The Wilbur and England mill could saw 20,000 board feet a day. In the short life of the mill about 600,000 to 700,000 feet of cedar, spruce, and Douglas fir from the mill was towed out down the slough. Powell had taken about 100,000 feet more during the time he operated his mill. Then in 1905 the Hewitt-Lea Lumber Company, owned by Henry Hewitt Jr. (1844-1918) and Charles W. Lea (1875-1949), bought out Wilbur and England and increased the mill capacity to 75,000 board feet per day.
A year earlier Wilbur, Hewitt, and Mary M. Gruber had filed a plat for the town of Wilburton, on the hill that rises to the north of the upper end of the slough. Mary M. Gruber was born Mildred Timm (or Tim) and had arrived in Seattle from Wisconsin in the company of Hieronimus (or Hieronymus) Zech.
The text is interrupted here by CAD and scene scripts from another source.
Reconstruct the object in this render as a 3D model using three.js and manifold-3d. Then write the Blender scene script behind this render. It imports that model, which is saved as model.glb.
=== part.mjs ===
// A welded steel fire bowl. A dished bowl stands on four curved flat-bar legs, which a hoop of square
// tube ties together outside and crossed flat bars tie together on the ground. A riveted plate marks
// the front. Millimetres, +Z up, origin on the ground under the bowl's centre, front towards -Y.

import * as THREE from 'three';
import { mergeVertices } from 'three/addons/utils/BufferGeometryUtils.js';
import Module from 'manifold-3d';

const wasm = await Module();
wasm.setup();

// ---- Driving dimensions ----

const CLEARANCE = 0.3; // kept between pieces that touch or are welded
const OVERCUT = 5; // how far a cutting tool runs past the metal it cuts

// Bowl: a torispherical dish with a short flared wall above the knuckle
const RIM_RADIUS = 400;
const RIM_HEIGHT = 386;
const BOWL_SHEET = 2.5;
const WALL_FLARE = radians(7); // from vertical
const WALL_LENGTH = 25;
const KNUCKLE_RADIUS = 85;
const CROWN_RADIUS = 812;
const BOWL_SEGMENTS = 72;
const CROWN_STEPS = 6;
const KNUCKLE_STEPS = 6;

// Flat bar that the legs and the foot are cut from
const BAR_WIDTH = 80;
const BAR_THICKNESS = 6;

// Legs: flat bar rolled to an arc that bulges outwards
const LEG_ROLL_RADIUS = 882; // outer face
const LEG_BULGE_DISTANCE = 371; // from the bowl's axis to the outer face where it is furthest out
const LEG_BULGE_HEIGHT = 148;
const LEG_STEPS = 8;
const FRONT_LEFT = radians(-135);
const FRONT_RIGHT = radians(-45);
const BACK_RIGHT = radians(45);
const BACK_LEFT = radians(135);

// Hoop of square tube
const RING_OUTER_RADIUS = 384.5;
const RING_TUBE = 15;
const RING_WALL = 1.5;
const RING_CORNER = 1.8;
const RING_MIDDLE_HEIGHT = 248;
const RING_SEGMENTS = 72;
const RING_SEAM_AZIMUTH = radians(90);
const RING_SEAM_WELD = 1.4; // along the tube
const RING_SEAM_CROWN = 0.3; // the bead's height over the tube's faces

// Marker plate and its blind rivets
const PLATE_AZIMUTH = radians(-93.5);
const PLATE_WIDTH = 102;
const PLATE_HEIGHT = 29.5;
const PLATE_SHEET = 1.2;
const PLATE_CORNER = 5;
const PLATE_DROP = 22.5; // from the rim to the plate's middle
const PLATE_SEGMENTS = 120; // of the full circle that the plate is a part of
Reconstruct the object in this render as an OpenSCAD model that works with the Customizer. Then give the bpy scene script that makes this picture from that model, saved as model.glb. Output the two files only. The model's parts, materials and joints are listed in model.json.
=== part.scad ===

Zech had been a successful businessman and apparently met Timm, 28 years his junior, fallen in love, and spent his fortune on her. Unfortunately, Zech was married with three children at the time. He then moved to Seattle to recoup his money without telling his wife that Timm, now called Gruber, was with him. Zech's wife sent him money to help him out, which Zech and Gruber used to buy real estate. In 1907, Mrs. Zech was awarded $25,000 in a civil suit for fraud that she brought against her husband and Gruber. Curiously, the 1920 census lists Zech, his wife, and Gruber all living together. Gruber (aka Mildred) is listed as "companion."
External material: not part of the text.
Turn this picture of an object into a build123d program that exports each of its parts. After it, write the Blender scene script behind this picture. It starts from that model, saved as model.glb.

In addition to platting Wilburton, which would serve as town for its workers, Hewitt-Lea also built a 250-foot wharf for loading wood onto boats. Not all the wood was shipped by water; the company shipped about half its wood via train tracks that ran through Wilburton. (The tracks are still in place in 2016, most famously in the great trestle that runs north-south high above Southeast 8th Street in Bellevue) During the dozen years the company logged Eastside forests, Hewitt-Lea took out 100 million board feet of lumber, 1 million board feet of small cedar logs, and 24,000 to 36,000 pilings.
Suing for Damages
The opening the Lake Washington Ship Canal and Ballard Locks, however, ended the use of the slough for transporting lumber. The canal provided a navigable connection through Seattle between Lake Washington and the salt water of Puget Sound by connecting several formerly separate bodies of water, including Lake Washington, Lake Union, and Salmon Bay. When the canal opened in the late summer of 1916, Lake Washington was lowered by nearly nine feet so that it was at the same level as Lake Union. The lowering of the lake meant that the water in Mercer Slough dropped so low that scows and barges could no longer travel the open channel that had stretched from the lake up to the mill's wharf.
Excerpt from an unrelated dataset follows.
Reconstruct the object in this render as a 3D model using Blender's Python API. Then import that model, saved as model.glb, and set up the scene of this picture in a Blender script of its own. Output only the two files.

In response, Hewitt-Lea sued King County, which controlled the right of way in the ship canal, for $125,000 in damages. (In 1910, a year before construction on the canal and locks project began, Hewitt-Lea had unsuccessfully sought a restraining order to prevent the construction of the locks and the lowering of the lake.) King County Superior Court Judge J. T. Ronald rejected the case in 1919, ruling that "the lowering of the waters of Mercer slough was caused by King [C]ounty under authority of the state, and by virtue of the state's power to improve the navigability of navigable waters of the state," and that therefore "the state has the power to inflict the injury complained of without compensation" (Hewitt-Lea, 113 Wash. at 434).
Hewitt-Lea then appealed to the Washington State Supreme Court, which overturned the case and remanded it to the lower court. The high court recognized the general rule that when government efforts to improve the navigability of a waterway cause harm to landowners along that waterway, the owners are not entitled to compensation, but noted that that was not the case here, where "the damage was caused, not by the improvement of the navigability of Mercer slough, or even Lake Washington, but by the opening of an artificial water course connecting Lake Washington with tidewater in Puget Sound" (Hewitt-Lea, 113 Wash. at 437). The court continued:
"[T]he word 'improvement' ... conveys the idea of bettering that which theretofore existed, rather than the creating of something entirely new. ... So far as we can gather from the record before us, the construction of the ship canal and the consequent lowering of the waters of Lake Washington has entirely destroyed the navigability of Mercer slough, and cannot but have lessened the navigability of Lake Washington. That the canal connects the lake with tidewater, permitting vessels to enter from the sea, does not add to the navigability of the lake" (Hewitt-Lea, 113 Wash. at 438-39).
Because the canal work was not an improvement of the waters on which the mill was located, the mill owners were entitled to recover if they could show that lowering those waters had caused them damage.
However, back in the lower court, the jury on April 4, 1924, rejected Hewitt-Lea's claim for compensation, holding that "the mill virtually was abandoned, and that there was very little timber remaining in the vicinity of the mill when the lake was lowered" ("Lumber Company Loses ...") . On June 23, 1924, Judge Ronald denied the company's motion for a new trial, relying heavily on the testimony of former Seattle City Engineer Reginald Heber Thomson (1856-1949). The primary basis was that "value of the property ... had terminated as a mill site prior to the lowering of the lake ... and that the availability of the use of plaintiff's property as a mill site was temporary and that it had no permanent value" ("Order").
Curiously, the Barbee Mill, which would later operate on the shore of the lake south of the slough, was profitable until the first decade of the twenty-first century, but it used logs floated into Lake Washington through the ship canal and not from the surrounding landscape. After the loggers moved out, farmers moved in, led by Frederick Winters, who started a wholesale florist business. He initially focused on azaleas but soon turned to King Alfred daffodils and Dutch and Spanish irises.